#### Provided records

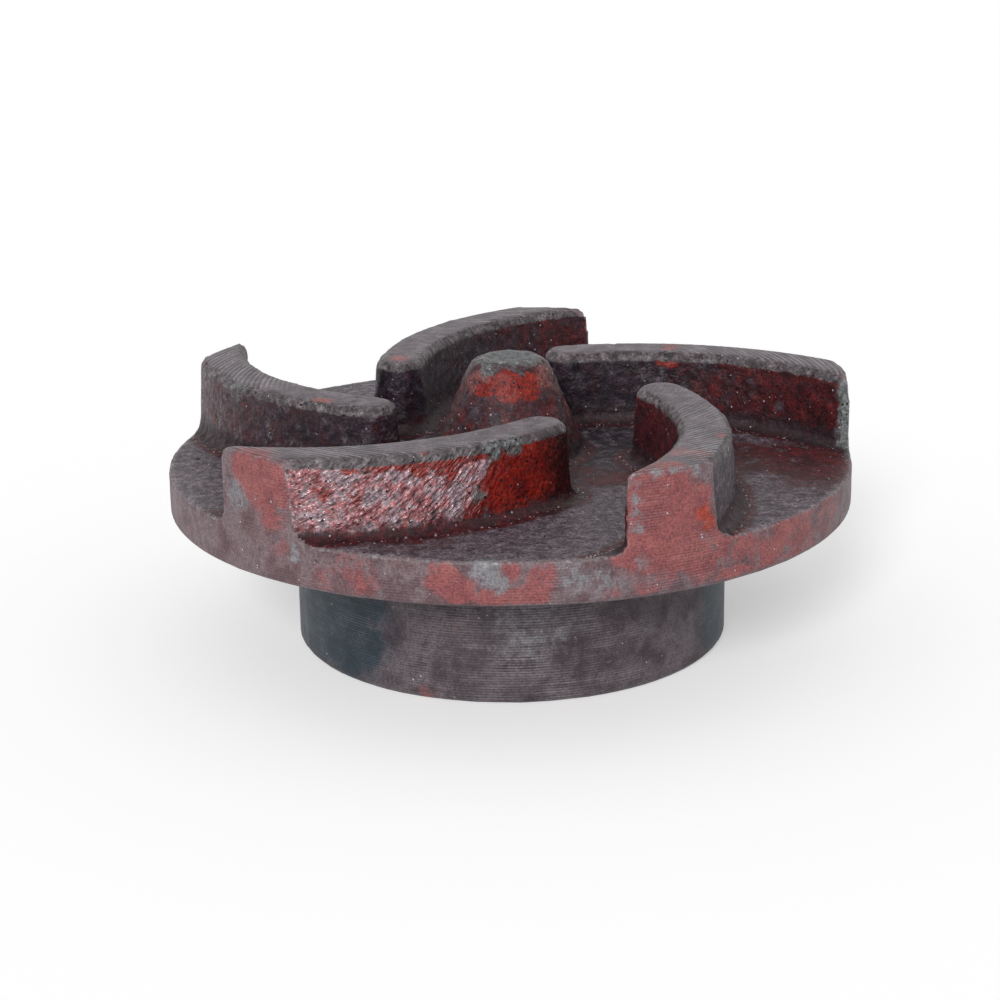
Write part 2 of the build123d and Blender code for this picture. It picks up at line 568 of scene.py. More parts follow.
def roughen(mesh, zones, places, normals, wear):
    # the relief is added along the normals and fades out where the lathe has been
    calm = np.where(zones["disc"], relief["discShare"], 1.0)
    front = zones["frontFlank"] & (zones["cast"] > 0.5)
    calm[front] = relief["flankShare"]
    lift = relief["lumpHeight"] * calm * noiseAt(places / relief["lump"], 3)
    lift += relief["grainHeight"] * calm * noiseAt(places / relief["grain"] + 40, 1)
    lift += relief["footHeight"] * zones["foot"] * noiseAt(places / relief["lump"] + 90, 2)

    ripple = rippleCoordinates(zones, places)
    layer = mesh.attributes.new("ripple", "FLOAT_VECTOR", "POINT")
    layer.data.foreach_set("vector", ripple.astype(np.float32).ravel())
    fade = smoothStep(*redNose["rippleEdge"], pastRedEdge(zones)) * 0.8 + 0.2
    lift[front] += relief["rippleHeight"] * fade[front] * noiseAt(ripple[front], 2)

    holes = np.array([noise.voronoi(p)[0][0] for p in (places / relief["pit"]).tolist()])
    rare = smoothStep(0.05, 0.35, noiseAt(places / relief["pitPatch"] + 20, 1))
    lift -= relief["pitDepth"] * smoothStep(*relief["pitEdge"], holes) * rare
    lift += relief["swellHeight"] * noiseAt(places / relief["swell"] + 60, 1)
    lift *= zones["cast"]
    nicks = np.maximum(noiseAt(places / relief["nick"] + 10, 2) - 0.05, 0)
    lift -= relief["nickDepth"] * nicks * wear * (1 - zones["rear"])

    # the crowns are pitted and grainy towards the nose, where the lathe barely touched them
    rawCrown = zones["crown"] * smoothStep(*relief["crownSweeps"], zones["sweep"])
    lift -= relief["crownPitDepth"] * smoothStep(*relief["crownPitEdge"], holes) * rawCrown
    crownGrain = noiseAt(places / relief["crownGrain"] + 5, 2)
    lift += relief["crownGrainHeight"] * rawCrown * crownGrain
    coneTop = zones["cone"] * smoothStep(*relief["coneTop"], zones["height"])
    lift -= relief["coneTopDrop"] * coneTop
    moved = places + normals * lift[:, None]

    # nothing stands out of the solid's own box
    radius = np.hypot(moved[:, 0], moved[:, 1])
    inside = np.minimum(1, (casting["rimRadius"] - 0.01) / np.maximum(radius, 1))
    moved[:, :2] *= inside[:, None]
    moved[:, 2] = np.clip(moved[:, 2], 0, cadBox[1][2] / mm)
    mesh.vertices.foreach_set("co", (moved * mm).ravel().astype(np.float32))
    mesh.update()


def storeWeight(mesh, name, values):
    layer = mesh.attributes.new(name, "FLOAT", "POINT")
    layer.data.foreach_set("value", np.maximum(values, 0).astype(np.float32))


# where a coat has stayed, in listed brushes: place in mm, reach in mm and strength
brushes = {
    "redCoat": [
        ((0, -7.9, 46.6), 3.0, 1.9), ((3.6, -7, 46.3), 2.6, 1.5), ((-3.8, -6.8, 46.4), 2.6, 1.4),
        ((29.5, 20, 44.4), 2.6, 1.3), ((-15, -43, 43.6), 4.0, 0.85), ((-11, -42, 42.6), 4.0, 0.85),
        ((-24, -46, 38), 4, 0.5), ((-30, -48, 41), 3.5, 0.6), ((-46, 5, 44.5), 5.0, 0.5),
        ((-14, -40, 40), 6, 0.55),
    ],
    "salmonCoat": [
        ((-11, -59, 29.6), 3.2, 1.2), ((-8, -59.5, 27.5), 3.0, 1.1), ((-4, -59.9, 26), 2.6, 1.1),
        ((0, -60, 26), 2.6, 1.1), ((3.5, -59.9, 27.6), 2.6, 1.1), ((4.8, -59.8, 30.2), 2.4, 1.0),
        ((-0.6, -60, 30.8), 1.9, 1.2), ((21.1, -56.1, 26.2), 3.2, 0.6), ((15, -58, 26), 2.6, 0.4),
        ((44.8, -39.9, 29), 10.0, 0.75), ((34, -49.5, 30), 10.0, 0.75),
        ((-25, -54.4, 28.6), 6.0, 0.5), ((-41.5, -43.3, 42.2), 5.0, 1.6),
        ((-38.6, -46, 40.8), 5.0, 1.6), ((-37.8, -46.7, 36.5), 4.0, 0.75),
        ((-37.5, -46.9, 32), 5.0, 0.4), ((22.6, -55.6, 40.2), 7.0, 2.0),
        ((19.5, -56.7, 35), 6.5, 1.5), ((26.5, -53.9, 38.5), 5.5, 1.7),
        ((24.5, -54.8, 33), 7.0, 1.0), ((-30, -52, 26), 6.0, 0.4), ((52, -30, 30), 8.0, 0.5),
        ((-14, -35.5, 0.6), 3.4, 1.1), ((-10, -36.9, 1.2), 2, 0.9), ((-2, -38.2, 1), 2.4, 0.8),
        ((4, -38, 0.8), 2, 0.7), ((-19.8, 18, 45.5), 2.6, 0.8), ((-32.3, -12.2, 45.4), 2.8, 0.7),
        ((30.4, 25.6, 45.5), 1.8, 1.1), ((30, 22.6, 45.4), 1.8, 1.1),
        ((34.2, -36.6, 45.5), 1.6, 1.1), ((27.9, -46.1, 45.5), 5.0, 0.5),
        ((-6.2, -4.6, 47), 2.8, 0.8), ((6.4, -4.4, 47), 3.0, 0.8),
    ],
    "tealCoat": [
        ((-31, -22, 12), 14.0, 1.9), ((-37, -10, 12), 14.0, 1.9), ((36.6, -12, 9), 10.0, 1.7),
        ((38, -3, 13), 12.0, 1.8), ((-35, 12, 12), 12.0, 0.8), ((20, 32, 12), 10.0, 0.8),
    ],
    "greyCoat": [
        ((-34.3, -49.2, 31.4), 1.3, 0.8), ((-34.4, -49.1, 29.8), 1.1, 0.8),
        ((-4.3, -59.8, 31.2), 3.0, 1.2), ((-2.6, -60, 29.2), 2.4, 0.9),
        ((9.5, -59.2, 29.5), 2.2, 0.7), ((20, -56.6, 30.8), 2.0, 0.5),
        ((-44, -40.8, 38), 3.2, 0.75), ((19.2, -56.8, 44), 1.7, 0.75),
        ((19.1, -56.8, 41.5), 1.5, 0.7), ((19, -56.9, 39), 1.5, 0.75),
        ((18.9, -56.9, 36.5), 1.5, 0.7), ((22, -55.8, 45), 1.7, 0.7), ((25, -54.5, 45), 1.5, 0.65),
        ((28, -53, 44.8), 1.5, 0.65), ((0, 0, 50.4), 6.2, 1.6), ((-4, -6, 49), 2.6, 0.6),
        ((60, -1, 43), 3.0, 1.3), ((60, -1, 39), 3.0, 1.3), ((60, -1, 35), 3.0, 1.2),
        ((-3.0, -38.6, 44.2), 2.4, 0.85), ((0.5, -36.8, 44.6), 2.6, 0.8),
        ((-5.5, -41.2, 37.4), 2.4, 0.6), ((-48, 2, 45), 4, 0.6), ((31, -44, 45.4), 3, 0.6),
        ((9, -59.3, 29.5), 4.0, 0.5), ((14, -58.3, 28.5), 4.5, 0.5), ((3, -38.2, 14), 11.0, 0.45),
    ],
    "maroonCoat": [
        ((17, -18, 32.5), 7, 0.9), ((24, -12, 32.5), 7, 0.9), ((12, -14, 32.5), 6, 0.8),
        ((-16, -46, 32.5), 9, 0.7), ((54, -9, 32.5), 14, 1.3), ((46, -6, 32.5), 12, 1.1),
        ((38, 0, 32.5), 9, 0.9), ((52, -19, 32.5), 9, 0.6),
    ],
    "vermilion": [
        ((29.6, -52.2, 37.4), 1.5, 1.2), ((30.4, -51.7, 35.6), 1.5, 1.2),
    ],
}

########
#### Provided records

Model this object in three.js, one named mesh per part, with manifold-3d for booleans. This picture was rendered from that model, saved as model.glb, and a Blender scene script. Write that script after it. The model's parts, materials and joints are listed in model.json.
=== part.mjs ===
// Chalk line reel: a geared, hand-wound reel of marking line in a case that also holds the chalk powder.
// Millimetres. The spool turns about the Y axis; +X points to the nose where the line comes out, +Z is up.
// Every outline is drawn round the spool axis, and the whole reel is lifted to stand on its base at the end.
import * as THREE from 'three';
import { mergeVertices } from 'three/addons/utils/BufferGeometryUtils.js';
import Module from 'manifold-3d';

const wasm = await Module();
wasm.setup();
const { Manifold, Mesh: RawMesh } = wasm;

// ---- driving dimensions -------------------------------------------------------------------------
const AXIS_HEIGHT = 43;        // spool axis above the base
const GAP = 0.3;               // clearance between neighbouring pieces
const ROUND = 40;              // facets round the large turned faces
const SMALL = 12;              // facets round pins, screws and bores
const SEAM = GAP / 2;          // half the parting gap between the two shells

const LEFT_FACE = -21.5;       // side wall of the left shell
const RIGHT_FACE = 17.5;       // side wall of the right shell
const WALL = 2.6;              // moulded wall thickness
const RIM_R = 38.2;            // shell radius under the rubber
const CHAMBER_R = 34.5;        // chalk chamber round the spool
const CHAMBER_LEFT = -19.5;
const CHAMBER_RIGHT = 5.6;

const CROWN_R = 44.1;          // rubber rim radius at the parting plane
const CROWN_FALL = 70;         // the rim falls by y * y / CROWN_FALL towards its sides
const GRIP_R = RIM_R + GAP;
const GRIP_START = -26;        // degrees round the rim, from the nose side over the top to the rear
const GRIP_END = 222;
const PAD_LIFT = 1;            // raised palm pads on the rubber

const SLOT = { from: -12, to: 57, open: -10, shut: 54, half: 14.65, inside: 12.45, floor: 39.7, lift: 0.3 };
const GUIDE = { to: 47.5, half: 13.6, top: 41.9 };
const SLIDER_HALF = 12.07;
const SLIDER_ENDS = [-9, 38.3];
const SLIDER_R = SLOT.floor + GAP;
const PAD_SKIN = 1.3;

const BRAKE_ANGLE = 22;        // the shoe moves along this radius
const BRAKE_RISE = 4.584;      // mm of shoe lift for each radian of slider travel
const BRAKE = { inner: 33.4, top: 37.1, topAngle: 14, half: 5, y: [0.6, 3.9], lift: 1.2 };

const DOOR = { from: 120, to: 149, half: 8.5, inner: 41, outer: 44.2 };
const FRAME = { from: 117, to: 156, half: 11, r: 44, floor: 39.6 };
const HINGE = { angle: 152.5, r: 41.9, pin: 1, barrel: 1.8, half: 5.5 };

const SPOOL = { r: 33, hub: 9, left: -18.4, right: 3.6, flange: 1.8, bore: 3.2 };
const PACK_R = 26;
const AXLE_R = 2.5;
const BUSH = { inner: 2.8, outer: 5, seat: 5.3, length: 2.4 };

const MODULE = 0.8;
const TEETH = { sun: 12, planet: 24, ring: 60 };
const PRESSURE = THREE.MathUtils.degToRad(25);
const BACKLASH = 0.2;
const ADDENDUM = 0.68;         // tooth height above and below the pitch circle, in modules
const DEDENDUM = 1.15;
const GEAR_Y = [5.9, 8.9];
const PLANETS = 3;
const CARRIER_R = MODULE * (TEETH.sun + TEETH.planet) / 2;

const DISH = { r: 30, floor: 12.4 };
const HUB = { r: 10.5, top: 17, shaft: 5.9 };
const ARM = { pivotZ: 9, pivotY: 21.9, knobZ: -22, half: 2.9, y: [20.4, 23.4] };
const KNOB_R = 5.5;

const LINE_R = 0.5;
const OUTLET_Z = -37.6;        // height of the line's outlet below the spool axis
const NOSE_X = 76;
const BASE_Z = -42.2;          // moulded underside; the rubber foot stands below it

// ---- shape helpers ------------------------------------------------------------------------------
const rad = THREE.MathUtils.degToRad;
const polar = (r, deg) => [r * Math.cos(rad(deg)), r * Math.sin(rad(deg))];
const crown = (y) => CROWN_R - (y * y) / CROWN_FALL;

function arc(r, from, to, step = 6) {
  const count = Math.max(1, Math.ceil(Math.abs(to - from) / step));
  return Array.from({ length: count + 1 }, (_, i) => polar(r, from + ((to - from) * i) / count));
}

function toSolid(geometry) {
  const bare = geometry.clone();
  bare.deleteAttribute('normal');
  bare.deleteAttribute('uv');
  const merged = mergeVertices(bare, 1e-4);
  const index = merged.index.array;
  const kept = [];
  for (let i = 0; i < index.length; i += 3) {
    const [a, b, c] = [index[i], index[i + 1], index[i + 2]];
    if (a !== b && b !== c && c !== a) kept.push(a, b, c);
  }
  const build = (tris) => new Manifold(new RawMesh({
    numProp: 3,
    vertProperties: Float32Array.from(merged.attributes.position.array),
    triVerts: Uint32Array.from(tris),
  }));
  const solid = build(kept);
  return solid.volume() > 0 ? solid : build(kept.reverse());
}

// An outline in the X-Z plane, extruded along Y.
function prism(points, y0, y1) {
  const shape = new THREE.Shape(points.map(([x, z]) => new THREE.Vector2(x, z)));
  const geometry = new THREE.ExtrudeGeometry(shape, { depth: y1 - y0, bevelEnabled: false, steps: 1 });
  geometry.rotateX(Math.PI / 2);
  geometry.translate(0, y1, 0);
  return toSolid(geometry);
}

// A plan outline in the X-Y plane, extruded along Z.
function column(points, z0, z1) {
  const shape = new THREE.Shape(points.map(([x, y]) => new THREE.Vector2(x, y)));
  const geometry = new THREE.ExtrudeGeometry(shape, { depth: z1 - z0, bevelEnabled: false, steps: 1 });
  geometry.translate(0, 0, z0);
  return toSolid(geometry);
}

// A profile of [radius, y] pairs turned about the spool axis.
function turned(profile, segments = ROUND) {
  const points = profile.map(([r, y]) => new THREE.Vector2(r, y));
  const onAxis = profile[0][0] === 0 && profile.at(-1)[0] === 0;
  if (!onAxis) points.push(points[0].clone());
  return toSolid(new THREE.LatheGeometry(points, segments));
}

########

**What you should do**
Write out each line exactly as it appears, from the line with "Write part 2" up to and including the line with "moved = places + normals * lift[:, None]".

**Right answer**
Write part 2 of the build123d and Blender code for this picture. It picks up at line 568 of scene.py. More parts follow.
def roughen(mesh, zones, places, normals, wear):
    # the relief is added along the normals and fades out where the lathe has been
    calm = np.where(zones["disc"], relief["discShare"], 1.0)
    front = zones["frontFlank"] & (zones["cast"] > 0.5)
    calm[front] = relief["flankShare"]
    lift = relief["lumpHeight"] * calm * noiseAt(places / relief["lump"], 3)
    lift += relief["grainHeight"] * calm * noiseAt(places / relief["grain"] + 40, 1)
    lift += relief["footHeight"] * zones["foot"] * noiseAt(places / relief["lump"] + 90, 2)

    ripple = rippleCoordinates(zones, places)
    layer = mesh.attributes.new("ripple", "FLOAT_VECTOR", "POINT")
    layer.data.foreach_set("vector", ripple.astype(np.float32).ravel())
    fade = smoothStep(*redNose["rippleEdge"], pastRedEdge(zones)) * 0.8 + 0.2
    lift[front] += relief["rippleHeight"] * fade[front] * noiseAt(ripple[front], 2)

    holes = np.array([noise.voronoi(p)[0][0] for p in (places / relief["pit"]).tolist()])
    rare = smoothStep(0.05, 0.35, noiseAt(places / relief["pitPatch"] + 20, 1))
    lift -= relief["pitDepth"] * smoothStep(*relief["pitEdge"], holes) * rare
    lift += relief["swellHeight"] * noiseAt(places / relief["swell"] + 60, 1)
    lift *= zones["cast"]
    nicks = np.maximum(noiseAt(places / relief["nick"] + 10, 2) - 0.05, 0)
    lift -= relief["nickDepth"] * nicks * wear * (1 - zones["rear"])

    # the crowns are pitted and grainy towards the nose, where the lathe barely touched them
    rawCrown = zones["crown"] * smoothStep(*relief["crownSweeps"], zones["sweep"])
    lift -= relief["crownPitDepth"] * smoothStep(*relief["crownPitEdge"], holes) * rawCrown
    crownGrain = noiseAt(places / relief["crownGrain"] + 5, 2)
    lift += relief["crownGrainHeight"] * rawCrown * crownGrain
    coneTop = zones["cone"] * smoothStep(*relief["coneTop"], zones["height"])
    lift -= relief["coneTopDrop"] * coneTop
    moved = places + normals * lift[:, None]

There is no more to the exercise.